There I went, before crossing the street, the half bald, fat, small headed, old man called out to me and said he was on his way. I turned back and stood there watching him drive the car to the front of the bureau. I also watched and studied other candidates drive away and saw myself doing the same route again and again, with flashes from the day before. The day before sucked, it sucked real bad, a lot. I had no idea what I was doing and that made me so scared. I hated myself a little. That made me pray that night, tell God that I was sorry to think I could do anything by myself, for not trusting Him with whatever result I would get. I was confused, didn’t know what to expect. Didn’t know what to expect from Him and where to put in my own effort.
But meanwhile, I sat down on the step, still studying the driveway. I was so afraid that I would repeat my first mistake or even make an uglier one.
Then the police officer came out, walking straight up to the car and asking the instructor where I was. I smiled, walked up to the front of the car and said ‘here I am’ and started inspecting the car. He got seated in the car, followed by me and asked me how I was doing. ‘I’m nervous’ I replied, and he continued speaking , then my instructor took over, introduced him, blabla. Honestly, since the last three lessons, I was dead nervous, but there was also a silent, subtle feeling of excitement, every time I saw the car driving up to the parking place, where I had to take over and drive. What was I so excited about? I guess I really wanted to learn to do this, learn to drive a car. Sometimes I felt so incompetent, sometimes I felt traumatized, because I didn’t always get it or do it right. But in the end, I have to say that God brought the circumstances together, wherein I could be calm and do it well.
I told no one I would do an exam to get my driving license today, because I was scared, so I could quietly move on after I was flunked out.

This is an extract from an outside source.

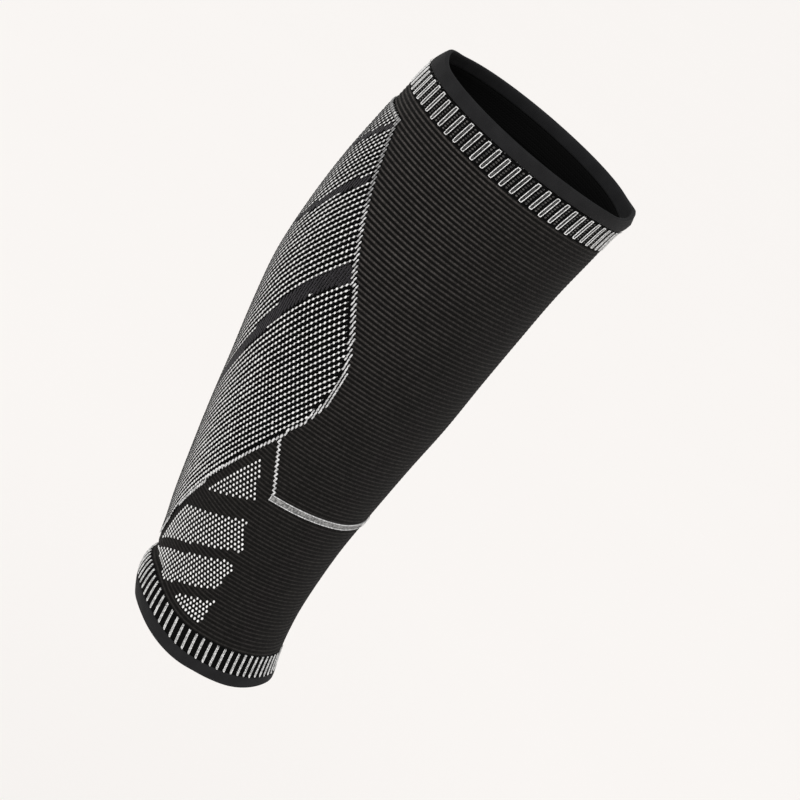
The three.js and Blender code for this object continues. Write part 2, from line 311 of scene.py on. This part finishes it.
face_corners = face_corners.reshape(-1, 4)
behind_border = np.abs(steps_from_shin)[face_corners].min(axis=1) >= SIDE_COLUMNS
face_rib = rib[face_corners].mean(axis=1)
take_out(tube, behind_border & (face_rib > panel_first) & (face_rib < panel_last))
close_seam(tube)
give_wall(tube, KNIT_WALL, LINING_RELIEF)


class Yarn:
    """A socket of a material, so that shader maths on it reads as plain expressions."""

    def __init__(self, tree, socket):
        self.tree = tree
        self.socket = socket

    def node(self, kind, settings, inputs, output=0):
        made = self.tree.nodes.new(kind)
        for name, value in settings.items():
            setattr(made, name, value)
        for name, value in inputs.items():
            if isinstance(value, Yarn):
                self.tree.links.new(value.socket, made.inputs[name])
            else:
                made.inputs[name].default_value = value
        return Yarn(self.tree, made.outputs[output])

    def beside(self, output):
        """Another output of the same node."""
        return Yarn(self.tree, self.socket.node.outputs[output])

    def maths(self, operation, *values):
        return self.node("ShaderNodeMath", {"operation": operation}, dict(enumerate(values)))

    def __add__(self, other):
        return self.maths("ADD", self, other)

    def __sub__(self, other):
        return self.maths("SUBTRACT", self, other)

    def __rsub__(self, other):
        return self.maths("SUBTRACT", other, self)

    def __mul__(self, other):
        return self.maths("MULTIPLY", self, other)

    def __pow__(self, other):
        return self.maths("POWER", self, other)

    __radd__ = __add__
    __rmul__ = __mul__

    def part(self):
        """What is left over the whole number."""
        return self.maths("FRACT", self)

    def size(self):
        """The number without its sign."""
        return self.maths("ABSOLUTE", self)

    def wave(self):
        """The sine of this many whole turns."""
        return self.maths("SINE", self * (2 * math.pi))

    def clear(self, start, end):
        """0 up to start, 1 from end, and smooth between them."""
        return self.node("ShaderNodeMapRange", {"interpolation_type": "SMOOTHSTEP"},
                         {"Value": self, "From Min": start, "From Max": end})

    def between(self, low_colour, high_colour):
        """The first colour where this is 0, the second where it is 1, and a mix between them."""
        return self.node("ShaderNodeMix", {"data_type": "RGBA"},
                         {0: self, 6: low_colour, 7: high_colour}, output=2)


def start_material(name, roughness, sheen):
    """A material with its shader, and the wire that every other node of it is called from."""
    material = bpy.data.materials.new(name)
    material.use_nodes = True
    shader = material.node_tree.nodes["Principled BSDF"]
    shader.inputs["Roughness"].default_value = roughness
    shader.inputs["Sheen Weight"].default_value = sheen
    shader.inputs["Sheen Roughness"].default_value = 0.5
    shader.inputs["Specular IOR Level"].default_value = 0.1
    return material, shader, Yarn(material.node_tree, shader.outputs[0])


def finish_material(shader, yarn, colour, height, depth):
    """Wires the colour and the relief, depth metres deep, to a material's shader."""
    bump = yarn.node("ShaderNodeBump", {}, {"Strength": 1.0, "Distance": depth, "Height": height})
    yarn.tree.links.new(colour.socket, shader.inputs["Base Color"])
    yarn.tree.links.new(bump.socket, shader.inputs["Normal"])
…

Last night I told God, in the bus driving home from classes, that my first thoughts are by far the best ones. I was under pressure to tell my sister about the exams of the hours that lay before me and the fear I was facing. But I said Lord, I will not do that, because, you know, my first thoughts are always the right ones and so I, after a ling while, could hold something in and not just let it fall out of my mouth, praise God for that. Yes, I have trouble controlling my words, thought, mind, but last night, I succeeded and even today I will.

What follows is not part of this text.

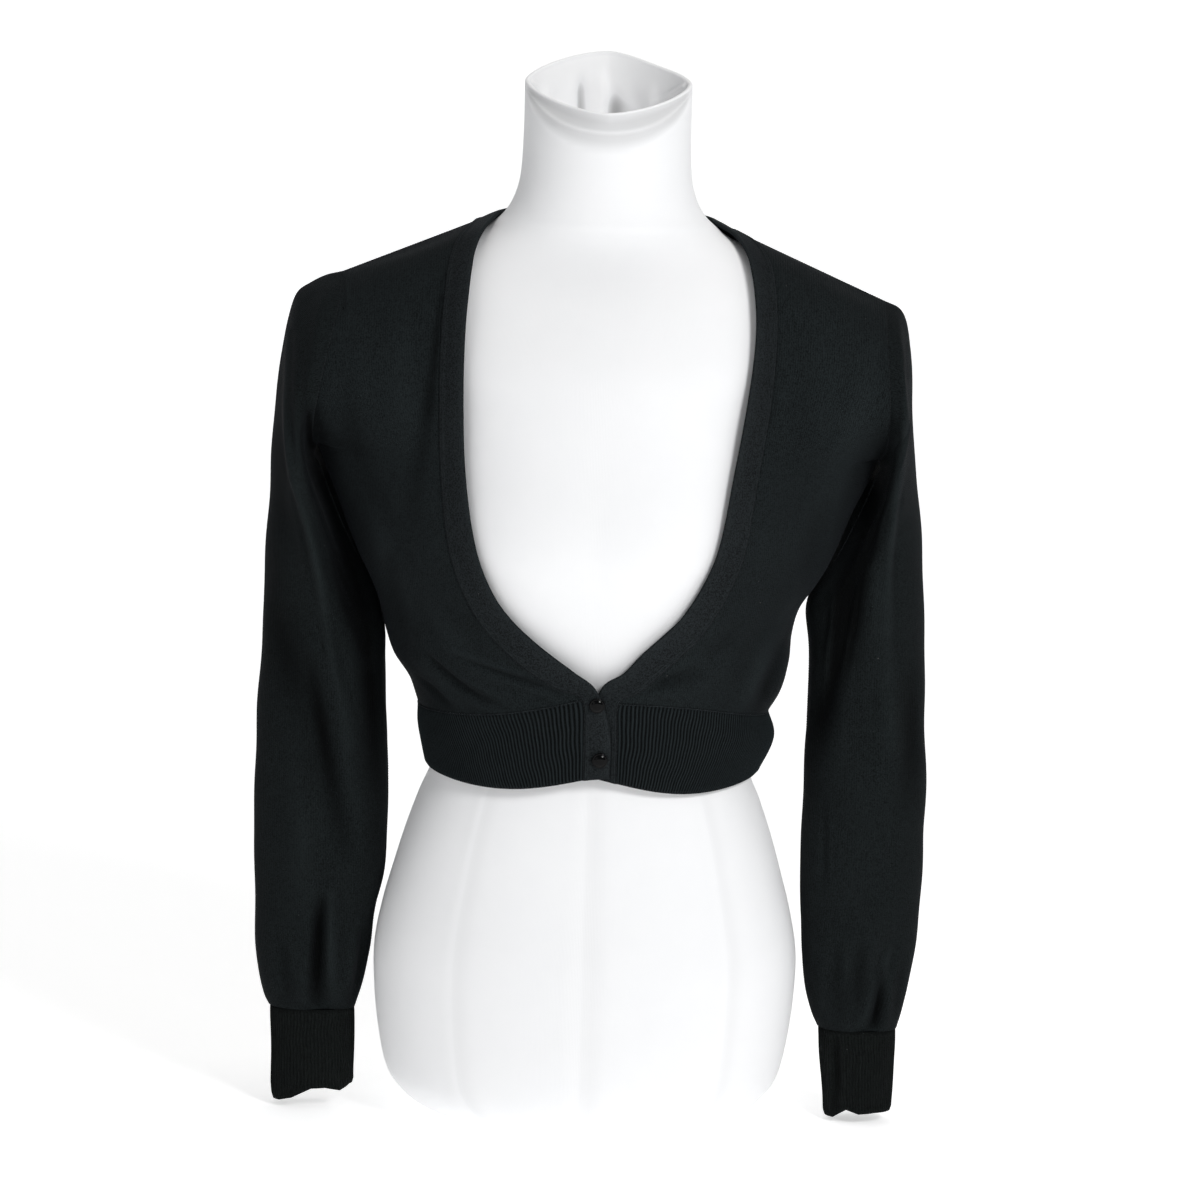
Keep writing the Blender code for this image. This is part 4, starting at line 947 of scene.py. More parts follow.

After this, what now? I don’t know how long it will take before I actually have a car, and what I will do to/with my parent(s head) before they buy/co-buy me one or if I’ll have to get it by myself.
Anyways, this success hasn’t gotten me over certain things, in a whip, just like that, but I have another experience, another moment, another testimony. Though I feel and think it’s to bumpy, my portion to the wonder; my faith was to rocky. But God is good and yes I give Him the credit for this, because He made it happen.
I am grateful, so tomorrow I have to go the driving school and report my result and after that, wait a few weeks for my small blue diploma.

Now I’m wondering..should I surprise my family with the blue diploma (my license) or with the form I have just now to get my license?
I don’t think I’ll make them wait that long, but I don’t know yet and I don’t think they’ll read this.